- Pumpville Location in the state of Texas
- Coordinates: 29°56′33.1″N 101°44′06.7″W﻿ / ﻿29.942528°N 101.735194°W
- Country: United States
- State: Texas
- County: Val Verde
- Founded: 1882
- Elevation: 1,740 ft (530 m)

Population (2010)
- • Total: 0
- Time zone: UTC-6 (Central (CST))
- • Summer (DST): UTC-5 (CDT)
- ZIP codes: ?
- Area code: ?
- GNIS feature ID: ?

= Pumpville, Texas =

Pumpville is a ghost town in Val Verde County, Texas, United States.

==History==
The village was founded in 1882, following the construction of the Galveston, Harrisburg and San Antonio Railway, on which it had a station, now closed. A post office operated from 1899 until 1970 and a Baptist Church is still operating.

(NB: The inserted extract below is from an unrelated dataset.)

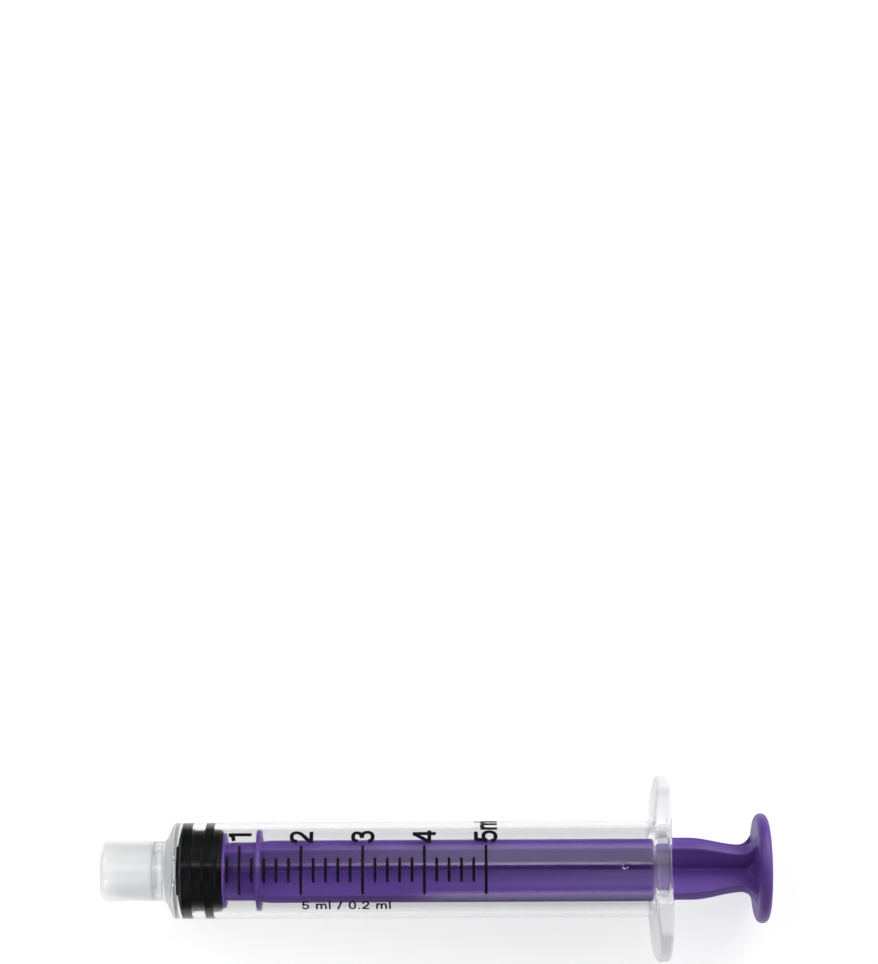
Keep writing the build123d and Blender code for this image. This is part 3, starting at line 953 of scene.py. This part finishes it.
at = (0.046, 0, 0)
panel("key", (0.47, 0.46, 0.46), at, (0.60, 0.60), 4.8)
panel("key_left", (-0.30, 0.27, 0.50), at, (0.40, 0.40), 2.3)
panel("fill", (0.40, -0.42, 0.46), at, (0.5, 0.4), 0.20)
for x in (0.106, -0.0085):
    panel("glint", (x, -0.175, 0.50), (x, -0.175, 0), (0.022, 0.012), 0.0024)
panel("side", (0.60, 0.12, 0.16), at, (0.3, 0.3), 0.6)
panel("low_right", (0.36, -0.52, 0.13), at, (0.32, 0.22), 0.10)
panel("low_front", (0.13, -0.52, 0.13), at, (0.18, 0.20), 0.14)
panel("low_left", (-0.26, -0.52, 0.13), at, (0.32, 0.22), 0.20)
panel("cap_streak", (-0.058, 0.055, 0.49), (-0.058, 0.055, 0), (0.024, 0.09), 0.10)
spot = panel("cap_spot", (-0.10, -0.25, 0.25), (0.001, 0, 0), (0.05, 0.05), 0.006)
spot.data.spread = math.radians(16)


def glowing(name, y0, y1, x0, x1, lo, hi, end=0.75):
    """An overhead softbox whose glow grows from lo at x0 to hi at x1; the tube mirrors it as a haze."""
    me = bpy.data.meshes.new(name)
    me.from_pydata([(-0.35, y0, 0.5), (-0.35, y1, 0.5), (end, y1, 0.5), (end, y0, 0.5)], [], [(0, 1, 2, 3)])
    ob = bpy.data.objects.new(name, me)
    scene.collection.objects.link(ob)
    m, nodes, links = material(name + "_glow")
    sep = nodes.new("ShaderNodeSeparateXYZ")
    links.new(nodes.new("ShaderNodeTexCoord").outputs["Object"], sep.inputs["Vector"])
    glow = nodes.new("ShaderNodeEmission")
    glow.inputs["Color"].default_value = (1, 1, 1, 1)
    links.new(ranged(nodes, links, sep.outputs["X"], lo, hi, x0, x1), glow.inputs["Strength"])
    o = nodes.new("ShaderNodeOutputMaterial")
    links.new(glow.outputs["Emission"], o.inputs["Surface"])
    give(ob, m)
    ob.visible_camera = False
    ob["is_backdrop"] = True


glowing("softbox", 0.082, 0.72, -0.03, 0.065, 0.07, 1.15)
# the pale line along the tube; it stops where the flange's flat side would mirror it
glowing("streak", 0.020, 0.080, -0.045, 0.06, 0.0, 3.0, end=0.115)
glowing("softbox_front", -0.60, -0.10, 0.02, 0.12, 0.0, 0.45)

scene.view_settings.view_transform = "Standard"
scene.view_settings.look = "None"
scene.cycles.max_bounces = 24
scene.cycles.transmission_bounces = 20
scene.cycles.transparent_max_bounces = 24
scene.cycles.glossy_bounces = 8

lo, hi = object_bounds()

From 1968 until 2000, Pumpville had a population of 21.

==Geography==
Located on the Amtrak railway routes Sunset Limited and Texas Eagle between Sanderson and Del Rio stations, Pumpville lies on the Ranch to Market Road 1865, a few miles east of the borders of Terrell County, 12 miles east of the ghost town of Cedar Station.